Given task
In the listing that follows, locate the line containing "The OpenSCAD and" and the line containing "(blotch, 0.0008, 0.35))". Retype exactly those two lines and every line between them, and nothing more.

Dataset rows
◇ ◇ ◇ ◇ ◇
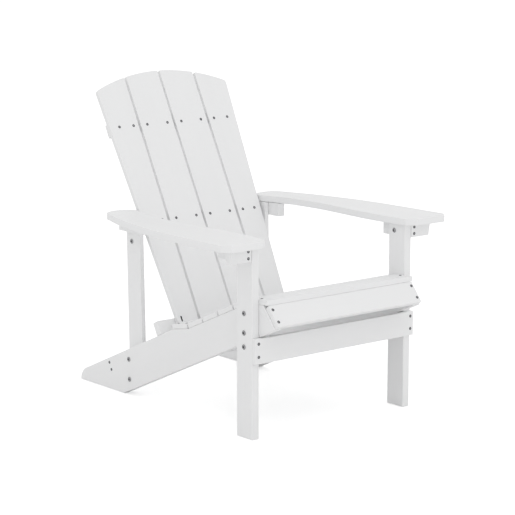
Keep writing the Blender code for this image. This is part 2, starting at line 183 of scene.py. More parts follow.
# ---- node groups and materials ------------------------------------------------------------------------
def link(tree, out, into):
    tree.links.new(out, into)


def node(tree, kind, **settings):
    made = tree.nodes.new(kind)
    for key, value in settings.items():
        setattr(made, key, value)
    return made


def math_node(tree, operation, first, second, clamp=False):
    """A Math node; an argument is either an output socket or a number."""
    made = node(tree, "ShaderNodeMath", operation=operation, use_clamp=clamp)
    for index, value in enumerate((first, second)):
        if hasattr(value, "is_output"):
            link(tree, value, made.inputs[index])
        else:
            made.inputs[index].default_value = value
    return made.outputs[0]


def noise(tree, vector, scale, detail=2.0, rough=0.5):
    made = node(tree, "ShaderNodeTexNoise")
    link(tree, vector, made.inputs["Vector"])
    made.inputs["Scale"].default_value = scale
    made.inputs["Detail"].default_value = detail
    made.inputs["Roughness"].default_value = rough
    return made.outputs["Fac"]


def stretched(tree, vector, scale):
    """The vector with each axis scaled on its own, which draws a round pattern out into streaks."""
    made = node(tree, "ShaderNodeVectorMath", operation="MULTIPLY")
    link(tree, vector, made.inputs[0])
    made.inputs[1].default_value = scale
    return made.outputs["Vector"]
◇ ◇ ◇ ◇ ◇
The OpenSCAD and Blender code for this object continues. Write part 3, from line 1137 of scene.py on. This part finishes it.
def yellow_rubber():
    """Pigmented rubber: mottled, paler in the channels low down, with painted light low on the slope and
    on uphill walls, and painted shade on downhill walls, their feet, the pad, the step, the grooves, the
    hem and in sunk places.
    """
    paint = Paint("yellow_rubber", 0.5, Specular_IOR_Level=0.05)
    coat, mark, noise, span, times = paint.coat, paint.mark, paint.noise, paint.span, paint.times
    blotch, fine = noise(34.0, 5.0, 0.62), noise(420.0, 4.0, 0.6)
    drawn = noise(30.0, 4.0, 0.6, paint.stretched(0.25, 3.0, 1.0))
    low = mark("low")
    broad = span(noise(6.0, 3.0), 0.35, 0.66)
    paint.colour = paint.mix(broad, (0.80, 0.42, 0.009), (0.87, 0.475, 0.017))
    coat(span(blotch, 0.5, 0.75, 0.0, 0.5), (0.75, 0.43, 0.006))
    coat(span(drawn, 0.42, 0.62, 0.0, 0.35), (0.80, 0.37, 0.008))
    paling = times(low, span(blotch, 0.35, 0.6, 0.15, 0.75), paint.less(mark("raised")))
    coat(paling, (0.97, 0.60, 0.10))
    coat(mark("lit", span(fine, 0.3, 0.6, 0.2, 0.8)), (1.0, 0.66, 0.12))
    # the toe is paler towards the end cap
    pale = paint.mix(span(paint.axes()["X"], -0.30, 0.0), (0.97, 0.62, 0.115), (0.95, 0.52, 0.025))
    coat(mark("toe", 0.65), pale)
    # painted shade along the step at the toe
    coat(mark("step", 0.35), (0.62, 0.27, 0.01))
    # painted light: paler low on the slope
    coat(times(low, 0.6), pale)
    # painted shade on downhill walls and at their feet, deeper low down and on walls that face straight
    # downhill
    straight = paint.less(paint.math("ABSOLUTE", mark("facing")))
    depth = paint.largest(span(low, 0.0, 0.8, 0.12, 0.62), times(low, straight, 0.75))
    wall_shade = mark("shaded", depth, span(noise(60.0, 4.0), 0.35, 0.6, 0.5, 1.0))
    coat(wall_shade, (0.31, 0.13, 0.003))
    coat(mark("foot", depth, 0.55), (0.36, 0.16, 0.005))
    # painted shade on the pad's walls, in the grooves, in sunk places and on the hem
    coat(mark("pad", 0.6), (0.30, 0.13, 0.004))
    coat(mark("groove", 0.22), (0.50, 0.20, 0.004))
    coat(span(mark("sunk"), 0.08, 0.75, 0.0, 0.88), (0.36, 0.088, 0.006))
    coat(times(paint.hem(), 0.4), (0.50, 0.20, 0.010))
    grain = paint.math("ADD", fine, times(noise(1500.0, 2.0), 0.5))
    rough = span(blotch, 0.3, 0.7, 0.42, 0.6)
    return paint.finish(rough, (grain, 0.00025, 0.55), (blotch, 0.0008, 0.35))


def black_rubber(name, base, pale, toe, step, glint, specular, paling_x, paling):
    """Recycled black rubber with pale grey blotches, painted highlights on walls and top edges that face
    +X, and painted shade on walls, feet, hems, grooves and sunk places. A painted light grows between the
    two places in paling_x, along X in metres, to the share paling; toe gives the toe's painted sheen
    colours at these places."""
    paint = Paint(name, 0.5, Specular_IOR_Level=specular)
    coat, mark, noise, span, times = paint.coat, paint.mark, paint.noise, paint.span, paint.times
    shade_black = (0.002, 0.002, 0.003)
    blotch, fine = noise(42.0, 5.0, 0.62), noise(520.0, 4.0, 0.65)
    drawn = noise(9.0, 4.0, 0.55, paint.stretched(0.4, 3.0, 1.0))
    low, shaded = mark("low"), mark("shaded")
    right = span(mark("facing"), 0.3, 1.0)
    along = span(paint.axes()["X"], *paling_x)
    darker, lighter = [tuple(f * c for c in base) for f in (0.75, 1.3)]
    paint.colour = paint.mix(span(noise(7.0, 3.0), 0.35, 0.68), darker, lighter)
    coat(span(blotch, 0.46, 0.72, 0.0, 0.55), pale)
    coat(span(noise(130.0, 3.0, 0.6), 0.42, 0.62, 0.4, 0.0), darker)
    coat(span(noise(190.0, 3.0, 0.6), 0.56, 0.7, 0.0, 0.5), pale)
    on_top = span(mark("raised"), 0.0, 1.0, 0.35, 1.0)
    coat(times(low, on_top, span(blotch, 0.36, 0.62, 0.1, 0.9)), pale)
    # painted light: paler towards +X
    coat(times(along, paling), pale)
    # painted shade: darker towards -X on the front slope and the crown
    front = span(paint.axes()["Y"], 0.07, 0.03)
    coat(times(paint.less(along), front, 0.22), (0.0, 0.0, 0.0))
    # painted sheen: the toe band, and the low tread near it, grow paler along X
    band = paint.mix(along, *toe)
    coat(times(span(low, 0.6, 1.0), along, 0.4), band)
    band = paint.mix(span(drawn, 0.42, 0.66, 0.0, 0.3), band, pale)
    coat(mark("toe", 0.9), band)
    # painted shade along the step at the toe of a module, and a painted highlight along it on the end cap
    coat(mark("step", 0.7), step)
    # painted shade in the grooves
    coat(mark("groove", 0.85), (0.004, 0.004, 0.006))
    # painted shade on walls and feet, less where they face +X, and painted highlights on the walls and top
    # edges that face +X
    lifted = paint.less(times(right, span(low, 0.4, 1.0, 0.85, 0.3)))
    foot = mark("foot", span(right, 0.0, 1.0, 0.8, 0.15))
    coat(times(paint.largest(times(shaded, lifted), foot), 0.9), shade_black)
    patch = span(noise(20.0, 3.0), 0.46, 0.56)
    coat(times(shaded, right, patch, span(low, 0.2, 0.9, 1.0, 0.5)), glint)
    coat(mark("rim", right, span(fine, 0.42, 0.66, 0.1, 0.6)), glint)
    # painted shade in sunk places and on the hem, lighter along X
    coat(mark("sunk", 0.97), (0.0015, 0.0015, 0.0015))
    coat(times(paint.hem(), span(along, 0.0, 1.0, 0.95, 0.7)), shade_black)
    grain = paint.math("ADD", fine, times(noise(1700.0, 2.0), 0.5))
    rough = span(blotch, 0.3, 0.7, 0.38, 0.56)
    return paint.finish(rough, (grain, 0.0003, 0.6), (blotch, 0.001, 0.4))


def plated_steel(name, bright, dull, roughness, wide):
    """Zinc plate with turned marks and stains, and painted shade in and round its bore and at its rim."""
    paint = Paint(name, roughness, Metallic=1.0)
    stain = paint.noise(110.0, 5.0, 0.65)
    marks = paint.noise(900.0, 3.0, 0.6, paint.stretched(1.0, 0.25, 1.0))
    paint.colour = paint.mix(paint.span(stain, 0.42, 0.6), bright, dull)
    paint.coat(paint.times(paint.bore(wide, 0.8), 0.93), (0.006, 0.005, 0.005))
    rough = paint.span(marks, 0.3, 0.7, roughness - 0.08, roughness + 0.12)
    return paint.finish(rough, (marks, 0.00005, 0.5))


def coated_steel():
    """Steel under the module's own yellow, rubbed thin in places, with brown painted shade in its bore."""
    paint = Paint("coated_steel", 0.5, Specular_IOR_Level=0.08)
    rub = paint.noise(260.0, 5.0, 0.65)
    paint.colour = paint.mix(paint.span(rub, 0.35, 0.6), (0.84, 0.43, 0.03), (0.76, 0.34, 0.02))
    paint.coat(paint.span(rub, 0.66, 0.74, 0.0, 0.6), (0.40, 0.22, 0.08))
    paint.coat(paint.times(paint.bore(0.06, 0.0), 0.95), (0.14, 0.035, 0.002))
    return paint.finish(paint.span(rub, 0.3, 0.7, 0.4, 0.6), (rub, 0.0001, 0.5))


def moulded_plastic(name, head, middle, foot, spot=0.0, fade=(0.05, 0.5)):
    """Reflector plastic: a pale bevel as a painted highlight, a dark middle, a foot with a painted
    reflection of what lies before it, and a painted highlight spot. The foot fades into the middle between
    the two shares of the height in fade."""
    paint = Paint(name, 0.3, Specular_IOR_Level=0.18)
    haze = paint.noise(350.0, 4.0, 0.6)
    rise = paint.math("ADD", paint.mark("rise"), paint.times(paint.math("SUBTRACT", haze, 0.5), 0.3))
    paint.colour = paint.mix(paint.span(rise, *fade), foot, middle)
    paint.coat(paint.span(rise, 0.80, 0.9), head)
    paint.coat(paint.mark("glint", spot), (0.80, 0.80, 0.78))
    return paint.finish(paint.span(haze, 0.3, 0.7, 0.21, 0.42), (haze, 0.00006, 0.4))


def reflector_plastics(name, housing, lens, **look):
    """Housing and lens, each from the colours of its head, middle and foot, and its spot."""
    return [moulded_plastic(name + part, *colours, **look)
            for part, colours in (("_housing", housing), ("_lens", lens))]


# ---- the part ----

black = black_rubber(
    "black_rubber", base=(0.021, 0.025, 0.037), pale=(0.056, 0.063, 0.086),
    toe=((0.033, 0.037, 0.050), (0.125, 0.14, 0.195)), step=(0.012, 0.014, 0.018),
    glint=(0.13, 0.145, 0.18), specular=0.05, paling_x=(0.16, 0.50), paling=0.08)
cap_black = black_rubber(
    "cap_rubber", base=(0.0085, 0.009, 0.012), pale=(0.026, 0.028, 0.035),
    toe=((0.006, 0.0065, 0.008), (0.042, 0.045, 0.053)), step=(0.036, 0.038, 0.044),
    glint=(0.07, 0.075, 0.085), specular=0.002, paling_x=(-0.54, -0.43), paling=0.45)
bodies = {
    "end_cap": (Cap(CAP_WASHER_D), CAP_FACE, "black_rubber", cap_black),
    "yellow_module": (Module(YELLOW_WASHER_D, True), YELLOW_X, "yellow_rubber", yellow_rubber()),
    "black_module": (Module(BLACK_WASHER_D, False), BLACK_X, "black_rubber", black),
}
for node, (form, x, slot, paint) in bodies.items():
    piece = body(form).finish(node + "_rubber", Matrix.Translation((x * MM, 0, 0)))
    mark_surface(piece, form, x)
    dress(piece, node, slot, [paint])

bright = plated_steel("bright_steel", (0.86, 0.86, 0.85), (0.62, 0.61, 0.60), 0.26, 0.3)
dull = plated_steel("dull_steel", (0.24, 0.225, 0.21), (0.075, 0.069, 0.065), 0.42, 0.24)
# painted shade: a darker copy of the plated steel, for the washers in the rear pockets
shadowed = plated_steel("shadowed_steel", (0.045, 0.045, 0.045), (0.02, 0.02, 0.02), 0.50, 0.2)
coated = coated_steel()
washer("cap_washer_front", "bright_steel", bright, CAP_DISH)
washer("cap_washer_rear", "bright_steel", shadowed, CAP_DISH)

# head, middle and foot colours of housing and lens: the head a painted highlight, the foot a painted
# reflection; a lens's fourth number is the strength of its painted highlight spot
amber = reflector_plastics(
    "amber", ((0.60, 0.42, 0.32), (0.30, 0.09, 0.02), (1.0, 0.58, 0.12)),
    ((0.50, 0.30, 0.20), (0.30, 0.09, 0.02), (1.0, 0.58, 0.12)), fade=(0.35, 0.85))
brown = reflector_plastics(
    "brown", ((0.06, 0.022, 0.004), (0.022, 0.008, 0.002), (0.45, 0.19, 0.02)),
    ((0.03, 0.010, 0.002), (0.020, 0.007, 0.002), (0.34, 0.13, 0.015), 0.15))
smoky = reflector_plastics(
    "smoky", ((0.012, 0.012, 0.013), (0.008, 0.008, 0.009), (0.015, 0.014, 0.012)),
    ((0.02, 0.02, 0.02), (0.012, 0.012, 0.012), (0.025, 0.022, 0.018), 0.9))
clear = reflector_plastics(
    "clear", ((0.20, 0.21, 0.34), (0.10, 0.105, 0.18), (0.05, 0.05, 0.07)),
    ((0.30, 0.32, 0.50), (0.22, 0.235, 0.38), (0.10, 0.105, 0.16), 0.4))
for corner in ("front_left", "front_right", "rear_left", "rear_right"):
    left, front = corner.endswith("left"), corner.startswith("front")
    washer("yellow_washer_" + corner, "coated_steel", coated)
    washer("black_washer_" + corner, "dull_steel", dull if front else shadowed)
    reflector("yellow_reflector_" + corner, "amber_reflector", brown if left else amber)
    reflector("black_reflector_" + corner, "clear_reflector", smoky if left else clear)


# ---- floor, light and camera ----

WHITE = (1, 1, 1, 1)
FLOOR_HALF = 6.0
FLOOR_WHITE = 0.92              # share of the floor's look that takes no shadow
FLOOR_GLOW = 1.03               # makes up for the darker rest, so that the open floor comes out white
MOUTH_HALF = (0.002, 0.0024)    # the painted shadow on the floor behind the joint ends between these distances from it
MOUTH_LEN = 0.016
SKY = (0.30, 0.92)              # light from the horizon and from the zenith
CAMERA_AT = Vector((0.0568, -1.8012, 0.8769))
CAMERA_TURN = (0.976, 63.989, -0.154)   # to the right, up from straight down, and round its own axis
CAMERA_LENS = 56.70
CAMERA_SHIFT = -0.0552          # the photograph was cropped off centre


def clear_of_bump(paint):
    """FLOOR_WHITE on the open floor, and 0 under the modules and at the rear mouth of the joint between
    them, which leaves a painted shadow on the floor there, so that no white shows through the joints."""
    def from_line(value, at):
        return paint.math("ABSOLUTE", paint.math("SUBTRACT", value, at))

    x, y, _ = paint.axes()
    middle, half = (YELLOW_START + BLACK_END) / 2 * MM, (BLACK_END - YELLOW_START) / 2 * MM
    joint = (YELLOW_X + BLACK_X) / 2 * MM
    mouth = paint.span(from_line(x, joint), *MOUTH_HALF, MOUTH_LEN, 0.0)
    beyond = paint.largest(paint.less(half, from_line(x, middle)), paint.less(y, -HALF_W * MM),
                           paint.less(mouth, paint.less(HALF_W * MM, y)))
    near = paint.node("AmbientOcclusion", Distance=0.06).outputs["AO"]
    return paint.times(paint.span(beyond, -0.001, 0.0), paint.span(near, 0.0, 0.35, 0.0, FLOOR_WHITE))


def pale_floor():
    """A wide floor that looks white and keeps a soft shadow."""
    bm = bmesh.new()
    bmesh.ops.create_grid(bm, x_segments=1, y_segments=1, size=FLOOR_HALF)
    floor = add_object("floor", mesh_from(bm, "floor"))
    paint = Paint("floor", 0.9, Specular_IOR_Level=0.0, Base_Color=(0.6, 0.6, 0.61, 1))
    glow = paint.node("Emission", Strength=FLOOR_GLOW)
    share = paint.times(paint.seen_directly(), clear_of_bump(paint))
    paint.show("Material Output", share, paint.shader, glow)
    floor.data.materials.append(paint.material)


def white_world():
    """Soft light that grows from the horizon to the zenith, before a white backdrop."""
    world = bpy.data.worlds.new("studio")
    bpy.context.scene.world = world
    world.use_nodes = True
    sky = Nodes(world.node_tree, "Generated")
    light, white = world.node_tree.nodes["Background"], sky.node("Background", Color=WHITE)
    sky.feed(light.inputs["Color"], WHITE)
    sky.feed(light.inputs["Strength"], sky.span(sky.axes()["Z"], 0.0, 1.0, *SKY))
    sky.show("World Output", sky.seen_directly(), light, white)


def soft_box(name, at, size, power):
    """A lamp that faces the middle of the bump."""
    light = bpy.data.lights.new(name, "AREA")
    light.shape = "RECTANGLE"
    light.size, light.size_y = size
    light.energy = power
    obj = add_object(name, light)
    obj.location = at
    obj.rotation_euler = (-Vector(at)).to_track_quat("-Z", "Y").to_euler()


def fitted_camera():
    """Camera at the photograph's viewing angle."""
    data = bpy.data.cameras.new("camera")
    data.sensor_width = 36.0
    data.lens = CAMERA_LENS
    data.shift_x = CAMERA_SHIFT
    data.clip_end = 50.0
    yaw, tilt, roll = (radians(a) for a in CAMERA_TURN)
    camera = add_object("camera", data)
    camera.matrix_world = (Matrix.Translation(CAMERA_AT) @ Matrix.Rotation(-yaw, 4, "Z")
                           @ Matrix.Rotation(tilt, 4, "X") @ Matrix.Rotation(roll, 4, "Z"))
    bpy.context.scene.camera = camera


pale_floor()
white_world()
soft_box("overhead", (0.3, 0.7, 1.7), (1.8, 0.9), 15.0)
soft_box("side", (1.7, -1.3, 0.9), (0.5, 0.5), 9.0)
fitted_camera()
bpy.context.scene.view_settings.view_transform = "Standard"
◇ ◇ ◇ ◇ ◇
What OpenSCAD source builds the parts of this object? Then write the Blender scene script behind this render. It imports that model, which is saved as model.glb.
◇ ◇ ◇ ◇ ◇
The solution
The OpenSCAD and Blender code for this object continues. Write part 3, from line 1137 of scene.py on. This part finishes it.
def yellow_rubber():
    """Pigmented rubber: mottled, paler in the channels low down, with painted light low on the slope and
    on uphill walls, and painted shade on downhill walls, their feet, the pad, the step, the grooves, the
    hem and in sunk places.
    """
    paint = Paint("yellow_rubber", 0.5, Specular_IOR_Level=0.05)
    coat, mark, noise, span, times = paint.coat, paint.mark, paint.noise, paint.span, paint.times
    blotch, fine = noise(34.0, 5.0, 0.62), noise(420.0, 4.0, 0.6)
    drawn = noise(30.0, 4.0, 0.6, paint.stretched(0.25, 3.0, 1.0))
    low = mark("low")
    broad = span(noise(6.0, 3.0), 0.35, 0.66)
    paint.colour = paint.mix(broad, (0.80, 0.42, 0.009), (0.87, 0.475, 0.017))
    coat(span(blotch, 0.5, 0.75, 0.0, 0.5), (0.75, 0.43, 0.006))
    coat(span(drawn, 0.42, 0.62, 0.0, 0.35), (0.80, 0.37, 0.008))
    paling = times(low, span(blotch, 0.35, 0.6, 0.15, 0.75), paint.less(mark("raised")))
    coat(paling, (0.97, 0.60, 0.10))
    coat(mark("lit", span(fine, 0.3, 0.6, 0.2, 0.8)), (1.0, 0.66, 0.12))
    # the toe is paler towards the end cap
    pale = paint.mix(span(paint.axes()["X"], -0.30, 0.0), (0.97, 0.62, 0.115), (0.95, 0.52, 0.025))
    coat(mark("toe", 0.65), pale)
    # painted shade along the step at the toe
    coat(mark("step", 0.35), (0.62, 0.27, 0.01))
    # painted light: paler low on the slope
    coat(times(low, 0.6), pale)
    # painted shade on downhill walls and at their feet, deeper low down and on walls that face straight
    # downhill
    straight = paint.less(paint.math("ABSOLUTE", mark("facing")))
    depth = paint.largest(span(low, 0.0, 0.8, 0.12, 0.62), times(low, straight, 0.75))
    wall_shade = mark("shaded", depth, span(noise(60.0, 4.0), 0.35, 0.6, 0.5, 1.0))
    coat(wall_shade, (0.31, 0.13, 0.003))
    coat(mark("foot", depth, 0.55), (0.36, 0.16, 0.005))
    # painted shade on the pad's walls, in the grooves, in sunk places and on the hem
    coat(mark("pad", 0.6), (0.30, 0.13, 0.004))
    coat(mark("groove", 0.22), (0.50, 0.20, 0.004))
    coat(span(mark("sunk"), 0.08, 0.75, 0.0, 0.88), (0.36, 0.088, 0.006))
    coat(times(paint.hem(), 0.4), (0.50, 0.20, 0.010))
    grain = paint.math("ADD", fine, times(noise(1500.0, 2.0), 0.5))
    rough = span(blotch, 0.3, 0.7, 0.42, 0.6)
    return paint.finish(rough, (grain, 0.00025, 0.55), (blotch, 0.0008, 0.35))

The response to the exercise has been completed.